Copy out each line of the material below with no changes.

------------------------------------

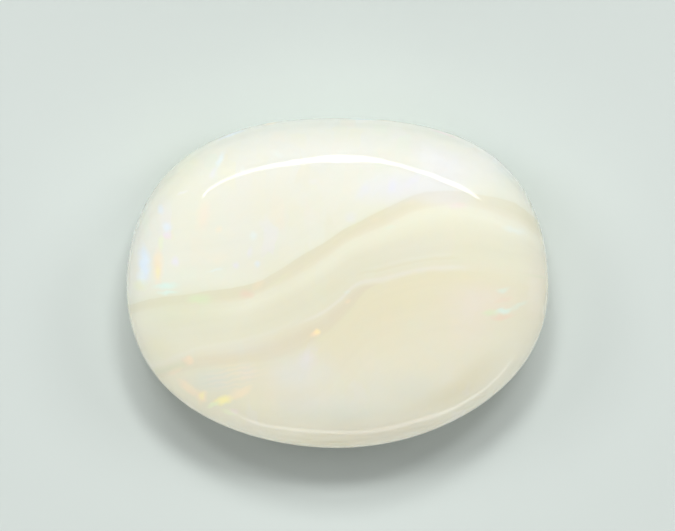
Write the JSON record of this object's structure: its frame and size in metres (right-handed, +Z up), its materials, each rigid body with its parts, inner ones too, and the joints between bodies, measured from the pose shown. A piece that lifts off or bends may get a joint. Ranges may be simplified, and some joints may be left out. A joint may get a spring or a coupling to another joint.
{
  "type": "oval opal cabochon",
  "caption": "Polished oval white opal cabochon: one milky stone with a low domed face, rounded shoulder and flat back, banded and flecked with soft play of colour.",
  "frame": {"origin": "middle of the stone's outline, on the flat back that it lies on", "axes": "+Z up, out of the domed face; +X along the long axis of the oval; +Y across it, towards the fuller side of the outline"},
  "size_m": [0.014, 0.011, 0.0049],
  "materials": {
    "white_opal": "milky, translucent at the edge and polished to a high gloss, with wavy cream layers and faint flecks of blue, green and orange"
  },
  "bodies": {
    "root": {"opal": "white_opal"}
  },
  "joints": []
}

------------------------------------

● ANSWER FOR THE TASK
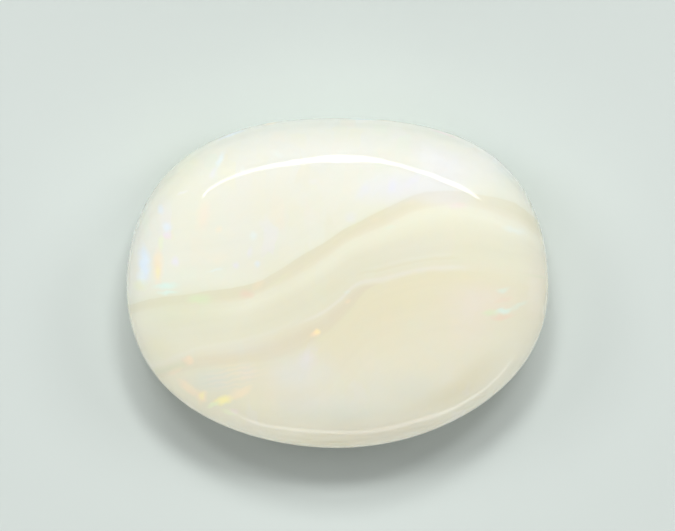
Write the JSON record of this object's structure: its frame and size in metres (right-handed, +Z up), its materials, each rigid body with its parts, inner ones too, and the joints between bodies, measured from the pose shown. A piece that lifts off or bends may get a joint. Ranges may be simplified, and some joints may be left out. A joint may get a spring or a coupling to another joint.
{
  "type": "oval opal cabochon",
  "caption": "Polished oval white opal cabochon: one milky stone with a low domed face, rounded shoulder and flat back, banded and flecked with soft play of colour.",
  "frame": {"origin": "middle of the stone's outline, on the flat back that it lies on", "axes": "+Z up, out of the domed face; +X along the long axis of the oval; +Y across it, towards the fuller side of the outline"},
  "size_m": [0.014, 0.011, 0.0049],
  "materials": {
    "white_opal": "milky, translucent at the edge and polished to a high gloss, with wavy cream layers and faint flecks of blue, green and orange"
  },
  "bodies": {
    "root": {"opal": "white_opal"}
  },
  "joints": []
}